JSON records of objects
*-*-*

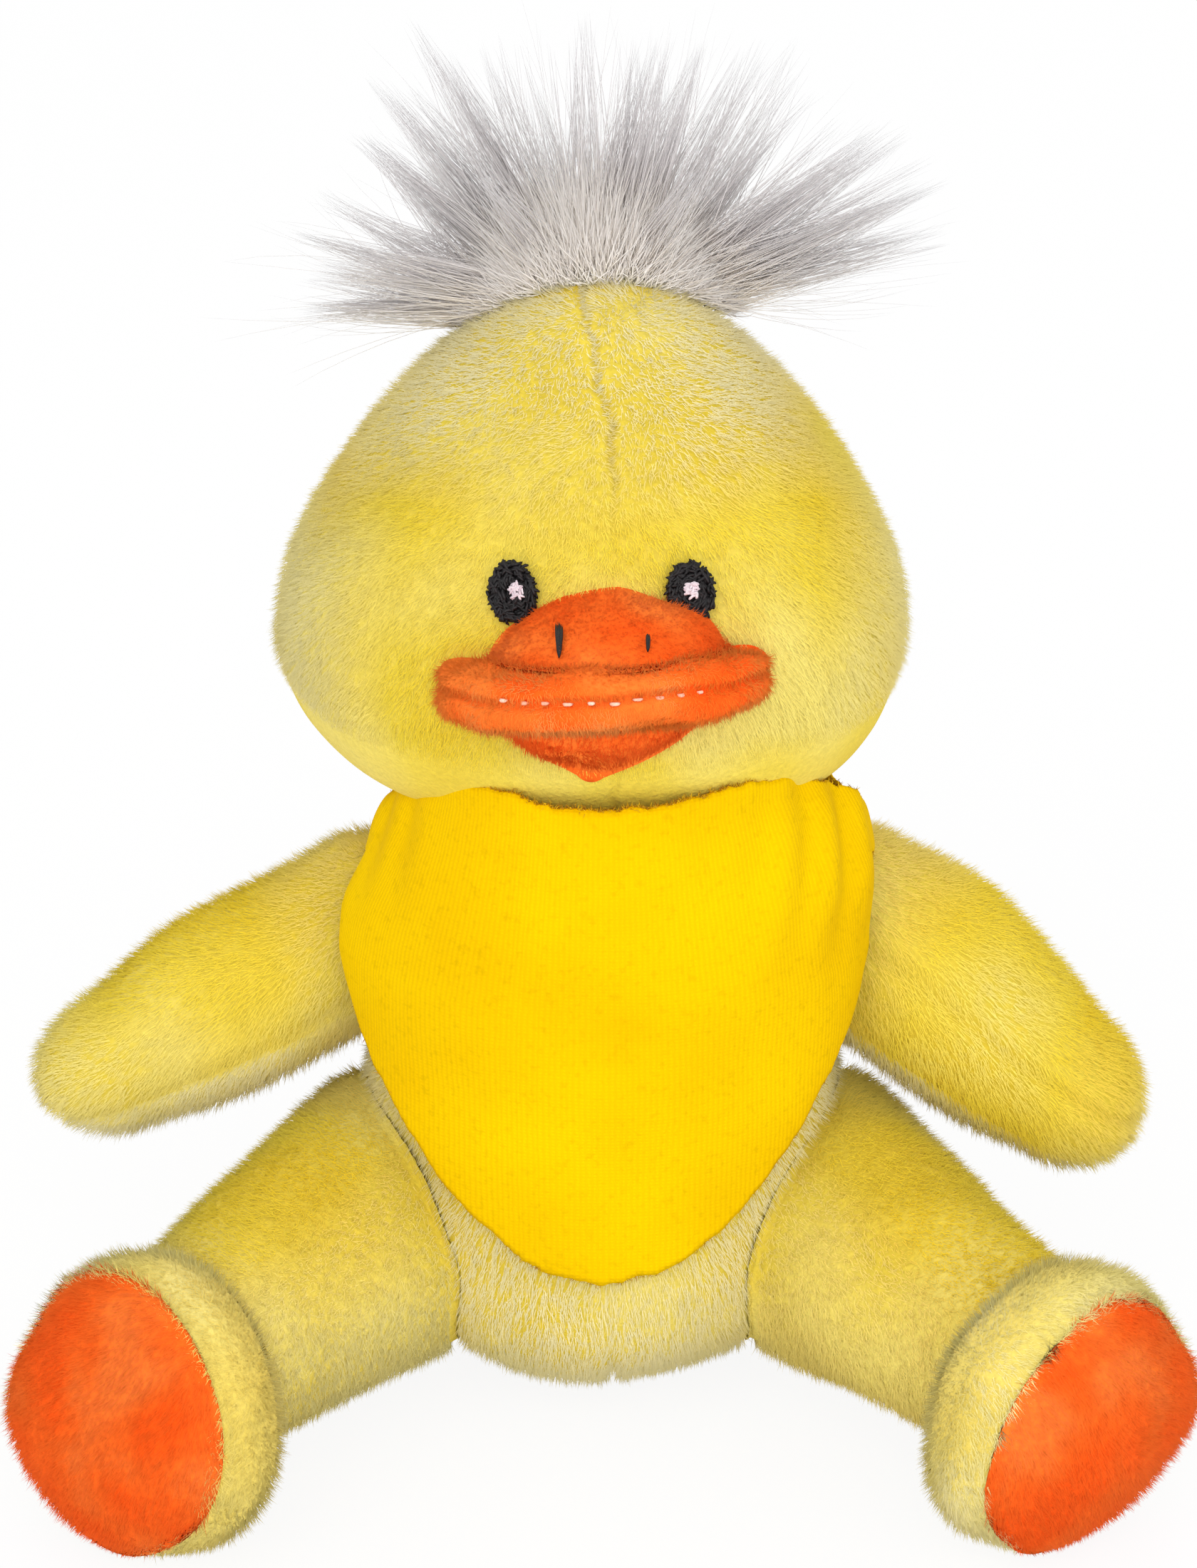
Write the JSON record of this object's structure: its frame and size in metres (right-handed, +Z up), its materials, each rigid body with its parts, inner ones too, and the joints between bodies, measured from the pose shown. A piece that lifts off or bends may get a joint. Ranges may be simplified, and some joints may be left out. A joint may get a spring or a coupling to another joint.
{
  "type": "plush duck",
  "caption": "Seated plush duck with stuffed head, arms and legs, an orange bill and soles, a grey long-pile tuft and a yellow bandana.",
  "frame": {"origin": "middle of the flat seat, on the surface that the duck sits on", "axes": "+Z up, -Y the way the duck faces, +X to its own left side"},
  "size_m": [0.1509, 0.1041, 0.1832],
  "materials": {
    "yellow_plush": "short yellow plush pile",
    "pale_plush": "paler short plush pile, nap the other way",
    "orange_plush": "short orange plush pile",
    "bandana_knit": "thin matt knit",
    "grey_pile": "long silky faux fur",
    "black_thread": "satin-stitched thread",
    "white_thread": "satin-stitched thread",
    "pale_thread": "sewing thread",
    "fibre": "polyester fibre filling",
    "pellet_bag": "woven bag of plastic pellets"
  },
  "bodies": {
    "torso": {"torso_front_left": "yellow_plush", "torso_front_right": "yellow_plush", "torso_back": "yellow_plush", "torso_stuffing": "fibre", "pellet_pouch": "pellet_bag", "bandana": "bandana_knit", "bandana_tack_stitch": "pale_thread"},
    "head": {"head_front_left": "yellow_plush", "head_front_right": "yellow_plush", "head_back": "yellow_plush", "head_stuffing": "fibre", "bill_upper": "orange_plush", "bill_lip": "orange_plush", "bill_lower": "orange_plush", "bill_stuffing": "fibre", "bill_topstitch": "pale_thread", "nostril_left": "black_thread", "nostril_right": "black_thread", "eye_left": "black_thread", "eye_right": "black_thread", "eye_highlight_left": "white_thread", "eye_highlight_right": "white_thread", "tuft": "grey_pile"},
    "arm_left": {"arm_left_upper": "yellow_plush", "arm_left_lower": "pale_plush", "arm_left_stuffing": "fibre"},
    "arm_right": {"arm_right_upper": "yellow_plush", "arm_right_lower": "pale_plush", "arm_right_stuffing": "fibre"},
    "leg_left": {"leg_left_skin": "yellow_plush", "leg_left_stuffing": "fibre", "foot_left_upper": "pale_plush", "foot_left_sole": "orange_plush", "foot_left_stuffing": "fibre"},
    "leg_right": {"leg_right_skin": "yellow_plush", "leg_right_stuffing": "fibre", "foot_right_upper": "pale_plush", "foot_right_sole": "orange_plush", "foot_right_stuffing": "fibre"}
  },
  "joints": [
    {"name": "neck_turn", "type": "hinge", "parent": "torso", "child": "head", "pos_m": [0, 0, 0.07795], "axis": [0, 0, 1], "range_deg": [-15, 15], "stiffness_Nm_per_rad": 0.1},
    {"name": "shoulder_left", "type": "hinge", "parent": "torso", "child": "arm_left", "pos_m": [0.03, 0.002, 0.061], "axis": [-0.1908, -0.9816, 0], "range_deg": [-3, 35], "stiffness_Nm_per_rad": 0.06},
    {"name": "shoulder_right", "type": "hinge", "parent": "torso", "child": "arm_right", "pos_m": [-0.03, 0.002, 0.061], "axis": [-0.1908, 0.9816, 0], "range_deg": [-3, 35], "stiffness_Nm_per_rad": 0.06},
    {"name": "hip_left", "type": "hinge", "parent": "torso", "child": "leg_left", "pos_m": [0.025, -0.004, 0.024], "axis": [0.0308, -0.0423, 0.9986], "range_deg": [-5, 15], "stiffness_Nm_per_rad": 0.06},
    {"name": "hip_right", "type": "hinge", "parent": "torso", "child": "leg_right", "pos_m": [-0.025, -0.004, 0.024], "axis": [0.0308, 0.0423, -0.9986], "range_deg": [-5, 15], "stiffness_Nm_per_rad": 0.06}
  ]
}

*-*-*

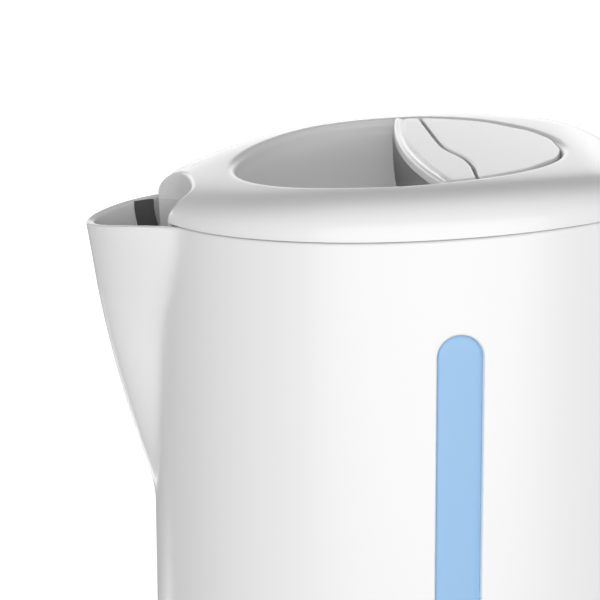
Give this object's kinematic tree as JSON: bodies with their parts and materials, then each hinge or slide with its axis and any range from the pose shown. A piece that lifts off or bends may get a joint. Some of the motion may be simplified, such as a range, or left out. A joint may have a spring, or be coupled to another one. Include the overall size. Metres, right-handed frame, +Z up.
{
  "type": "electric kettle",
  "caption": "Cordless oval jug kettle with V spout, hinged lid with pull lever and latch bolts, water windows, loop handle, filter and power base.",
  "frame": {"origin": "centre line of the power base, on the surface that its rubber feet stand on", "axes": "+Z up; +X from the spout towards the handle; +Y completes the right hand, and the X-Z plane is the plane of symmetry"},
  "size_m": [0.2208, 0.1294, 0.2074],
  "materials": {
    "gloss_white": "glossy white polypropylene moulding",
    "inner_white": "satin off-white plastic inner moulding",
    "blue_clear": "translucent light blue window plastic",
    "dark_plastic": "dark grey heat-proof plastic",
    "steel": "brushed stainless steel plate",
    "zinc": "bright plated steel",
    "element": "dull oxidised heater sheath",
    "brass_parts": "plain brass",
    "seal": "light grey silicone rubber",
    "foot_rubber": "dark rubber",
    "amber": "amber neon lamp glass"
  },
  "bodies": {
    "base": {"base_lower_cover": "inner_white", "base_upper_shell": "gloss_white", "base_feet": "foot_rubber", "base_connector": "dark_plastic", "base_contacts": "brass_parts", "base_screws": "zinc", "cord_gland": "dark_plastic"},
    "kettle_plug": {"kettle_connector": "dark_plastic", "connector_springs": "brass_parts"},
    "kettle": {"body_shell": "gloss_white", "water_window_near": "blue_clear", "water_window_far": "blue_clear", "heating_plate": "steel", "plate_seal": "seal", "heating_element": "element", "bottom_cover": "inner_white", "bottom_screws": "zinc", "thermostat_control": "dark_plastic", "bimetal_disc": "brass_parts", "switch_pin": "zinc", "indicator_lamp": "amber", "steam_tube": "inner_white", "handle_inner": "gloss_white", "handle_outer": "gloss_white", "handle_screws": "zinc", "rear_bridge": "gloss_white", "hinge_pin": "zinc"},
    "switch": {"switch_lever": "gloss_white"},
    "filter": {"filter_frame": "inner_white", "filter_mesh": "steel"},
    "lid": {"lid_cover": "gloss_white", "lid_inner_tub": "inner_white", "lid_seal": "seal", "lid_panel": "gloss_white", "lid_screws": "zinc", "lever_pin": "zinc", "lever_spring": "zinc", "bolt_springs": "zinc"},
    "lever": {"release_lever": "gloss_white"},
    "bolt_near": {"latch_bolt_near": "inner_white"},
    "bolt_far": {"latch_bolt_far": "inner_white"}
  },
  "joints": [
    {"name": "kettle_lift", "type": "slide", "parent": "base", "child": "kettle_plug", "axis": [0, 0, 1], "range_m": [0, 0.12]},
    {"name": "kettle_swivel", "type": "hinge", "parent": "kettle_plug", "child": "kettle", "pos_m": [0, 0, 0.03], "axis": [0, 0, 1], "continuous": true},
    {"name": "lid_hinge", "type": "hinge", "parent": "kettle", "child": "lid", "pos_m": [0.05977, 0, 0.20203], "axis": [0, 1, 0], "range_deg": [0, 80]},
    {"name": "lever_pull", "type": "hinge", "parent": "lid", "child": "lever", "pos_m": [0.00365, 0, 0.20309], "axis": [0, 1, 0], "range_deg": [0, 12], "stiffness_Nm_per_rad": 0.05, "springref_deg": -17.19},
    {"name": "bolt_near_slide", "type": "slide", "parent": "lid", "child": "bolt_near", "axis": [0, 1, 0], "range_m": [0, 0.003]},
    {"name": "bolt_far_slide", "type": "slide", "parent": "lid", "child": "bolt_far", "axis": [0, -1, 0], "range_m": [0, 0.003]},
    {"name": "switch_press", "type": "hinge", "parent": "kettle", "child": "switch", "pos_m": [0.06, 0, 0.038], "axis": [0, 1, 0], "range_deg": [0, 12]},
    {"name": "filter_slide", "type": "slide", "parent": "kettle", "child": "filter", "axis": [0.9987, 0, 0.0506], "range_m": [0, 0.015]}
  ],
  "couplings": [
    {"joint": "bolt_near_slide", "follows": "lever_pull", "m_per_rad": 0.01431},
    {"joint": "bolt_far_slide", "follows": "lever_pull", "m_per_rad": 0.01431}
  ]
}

*-*-*

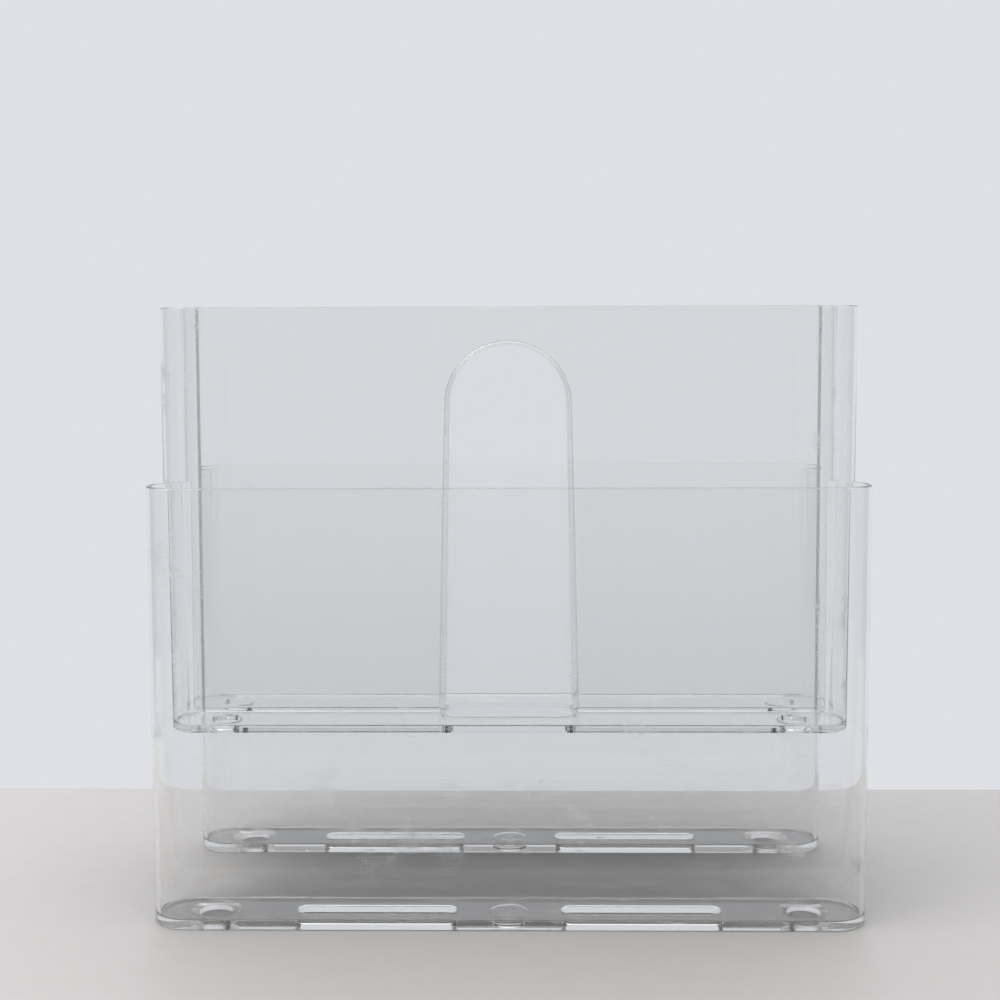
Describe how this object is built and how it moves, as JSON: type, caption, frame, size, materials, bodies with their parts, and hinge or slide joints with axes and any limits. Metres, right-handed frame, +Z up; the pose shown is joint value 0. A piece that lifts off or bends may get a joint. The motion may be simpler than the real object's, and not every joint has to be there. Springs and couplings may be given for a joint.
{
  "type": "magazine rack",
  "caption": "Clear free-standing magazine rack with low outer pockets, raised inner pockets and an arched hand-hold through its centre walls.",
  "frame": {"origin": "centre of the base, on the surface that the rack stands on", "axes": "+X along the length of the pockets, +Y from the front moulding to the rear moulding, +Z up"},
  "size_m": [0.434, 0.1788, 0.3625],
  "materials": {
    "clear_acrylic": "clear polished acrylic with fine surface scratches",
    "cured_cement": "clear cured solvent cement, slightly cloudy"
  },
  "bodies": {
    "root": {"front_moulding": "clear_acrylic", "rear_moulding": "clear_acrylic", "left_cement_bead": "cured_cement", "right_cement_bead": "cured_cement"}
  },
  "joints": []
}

*-*-*

Choose all lines containing the string "that" and copy them out.

Complete response -
Write the JSON record of this object's structure: its frame and size in metres (right-handed, +Z up), its materials, each rigid body with its parts, inner ones too, and the joints between bodies, measured from the pose shown. A piece that lifts off or bends may get a joint. Ranges may be simplified, and some joints may be left out. A joint may get a spring or a coupling to another joint.
  "frame": {"origin": "middle of the flat seat, on the surface that the duck sits on", "axes": "+Z up, -Y the way the duck faces, +X to its own left side"},
Give this object's kinematic tree as JSON: bodies with their parts and materials, then each hinge or slide with its axis and any range from the pose shown. A piece that lifts off or bends may get a joint. Some of the motion may be simplified, such as a range, or left out. A joint may have a spring, or be coupled to another one. Include the overall size. Metres, right-handed frame, +Z up.
  "frame": {"origin": "centre line of the power base, on the surface that its rubber feet stand on", "axes": "+Z up; +X from the spout towards the handle; +Y completes the right hand, and the X-Z plane is the plane of symmetry"},
Describe how this object is built and how it moves, as JSON: type, caption, frame, size, materials, bodies with their parts, and hinge or slide joints with axes and any limits. Metres, right-handed frame, +Z up; the pose shown is joint value 0. A piece that lifts off or bends may get a joint. The motion may be simpler than the real object's, and not every joint has to be there. Springs and couplings may be given for a joint.
  "frame": {"origin": "centre of the base, on the surface that the rack stands on", "axes": "+X along the length of the pockets, +Y from the front moulding to the rear moulding, +Z up"},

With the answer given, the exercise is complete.